Freitagabend, Wochenende und wieder mal Muppetshow im Bistro populistico! Ich an einem Nebentisch und stummer Zeuge eines bieraffinen Komödienstadels. Papa Moll und die Seinen schossen wieder mal auf die zeitgenössische Kunst. Nicht gezielter Einzelschuss, nein zittriges Trommelfeuer mit verblassender Leuchtspur; vorwiegend rhetorische Knallfrösche. „Was soll diese Kleckserei?“ „Und diese Preisideen!“ „Für dieses Gekritzel, reiner Wucher!“ „Man weiss ja nicht einmal, was das ist.“ „Das kann doch jeder. Solche Sachen macht mein 8-jähriges Grosskind mit links.“

Allseits fraktionsübergreifende Einigkeit. Kein Gegenvotum, keine Tiefe. Wie bei einem Zuckerstock: Kurze, saftige Voten, die gegenseitig beeindrucken und dann ziemlich abrupt abdriften in ein kollektives gedankliches Burnout. Am Schluss nur noch Rauch, „bränntelig“ riechender Abfall, viel Asche und ein paar Konsumationszettel unter dem vom seinem Alter gezeichneten Bierteller. Wenn die Zunge Sätze formt, bevor das Gehirn zu arbeiten bereit ist, werde ich hellhörig. Und was mich besonders nervt: wenn das Wort „Künstler“ abzugleiten droht zu einem Synonym für ausstellende Hobbymaler. Das macht mich gallig und madig und das wiederum stresst mein pathologisches Vorhof-Flimmern inkl. den eingebauten Defibrillator.

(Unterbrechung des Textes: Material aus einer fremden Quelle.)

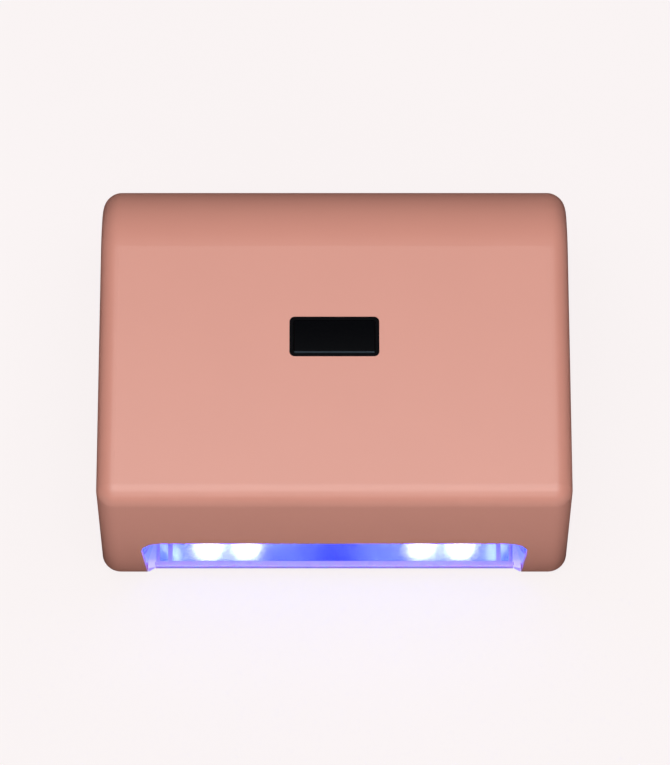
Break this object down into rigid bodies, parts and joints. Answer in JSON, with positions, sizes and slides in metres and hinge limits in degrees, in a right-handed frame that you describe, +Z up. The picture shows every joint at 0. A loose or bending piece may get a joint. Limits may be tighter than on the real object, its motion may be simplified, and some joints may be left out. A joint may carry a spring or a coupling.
{
  "type": "uv led nail lamp",
  "caption": "Table-top LED lamp that cures gel nails: rounded pink housing, display on top, wide hand opening low in front, and a slide-out mirrored tray.",
  "frame": {"origin": "on the table, under the middle of the lamp's footprint", "axes": "+X to the right seen from the front, +Y to the back, +Z up; the hand opening faces -Y"},
  "size_m": [0.21, 0.167, 0.0875],
  "materials": {
    "shell_pink": "satin",
    "display_black": "gloss",
    "display_window": "polished",
    "display_block": "matte",
    "board_green": "solder mask",
    "board_white": "white solder mask",
    "chip_black": "matte",
    "ferrite_grey": "matte",
    "can_aluminium": "satin",
    "connector_cream": "matte",
    "reflector": "mirror",
    "tray_sheet": "slightly satin mirror",
    "tray_frosted": "frosted, lets light through",
    "led_body": "matte",
    "led_lens": "clear, glowing violet when the lamp is on",
    "sensor_eye": "polished",
    "frame_white": "gloss",
    "screw_steel": "satin",
    "rubber_black": "matte",
    "magnet_nickel": "bright",
    "disc_steel": "satin",
    "panel_black": "fine grain",
    "jack_black": "matte",
    "contact_metal": "plated",
    "rocker_black": "gloss",
    "button_grey": "satin",
    "lead_red": "satin",
    "lead_black": "satin"
  },
  "bodies": {
    "lamp": {"top_shell": "shell_pink", "display_bezel": "display_black", "display_lens": "display_window", "display_module": "display_block", "control_board": "board_green", "control_board_screws": "screw_steel", "board_chips": "chip_black", "driver_inductors": "ferrite_grey", "smoothing_capacitors": "can_aluminium", "buzzer": "chip_black", "plug_sockets": "connector_cream", "reflector_canopy": "reflector", "canopy_screws": "screw_steel", "ceiling_led_board": "board_white", "ceiling_led_bodies": "led_body", "ceiling_led_lenses": "led_lens", "left_led_board": "board_white", "left_led_bodies": "led_body", "left_led_lenses": "led_lens", "right_led_board": "board_white", "right_led_bodies": "led_body", "right_led_lenses": "led_lens", "led_board_screws": "screw_steel", "hand_sensor_board": "board_green", "hand_sensor_eyes": "sensor_eye", "base_frame": "frame_white", "base_screws": "screw_steel", "rubber_feet": "rubber_black", "frame_magnets": "magnet_nickel", "rear_panel": "panel_black", "rear_panel_screws": "screw_steel", "dc_jack_housing": "jack_black", "dc_jack_pin": "contact_metal", "power_switch_housing": "jack_black", "power_switch_terminals": "contact_metal", "tact_switch": "chip_black", "button_board": "board_green", "button_board_screws": "screw_steel", "rear_leads": "lead_red", "side_led_leads": "lead_black", "ceiling_led_leads": "lead_black", "sensor_leads": "lead_black"},
    "tray": {"tray_plate": "tray_frosted", "tray_mirror": "tray_sheet", "tray_steel_discs": "disc_steel"},
    "rocker": {"power_rocker": "rocker_black"},
    "button": {"timer_button": "button_grey", "tact_plunger": "button_grey"}
  },
  "joints": [
    {"name": "tray_slide", "type": "slide", "parent": "lamp", "child": "tray", "axis": [0, -1, 0], "range_m": [0, 0.14]},
    {"name": "rocker_tilt", "type": "hinge", "parent": "lamp", "child": "rocker", "pos_m": [0, 0.076, 0.029], "axis": [0, 0, 1], "range_deg": [-16, 0]},
    {"name": "button_press", "type": "slide", "parent": "lamp", "child": "button", "axis": [0, -1, 0], "range_m": [0, 0.0012], "stiffness_N_per_m": 1200}
  ]
}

Mit dem Begriff Kunst gehen viele Leute oft wenig wertschätzend um. Um es gleich vorneweg zu nehmen: Ich bin weder Künstler, noch habe ich Kunstgeschichte studiert. Aber als Kunst-Nobody habe ich Neuland betreten und es in den Neunzigerjahren zaghaft gewagt, in einer Altersinstitution auf dem Land ein Kulturforum aufzubauen. Zu meinem freudigen Erstaunen ging das auf. Mittlerweile, d.h. nach fast 30 Jahren ist die Galerie bei den Pensionären, den Angestellten, den Besuchern und Gästen recht beliebt und in der Künstlerszene bestens akzeptiert; zumal sie ohne Fremdfinanzierung und sogar minim gewinnbringend unterwegs ist.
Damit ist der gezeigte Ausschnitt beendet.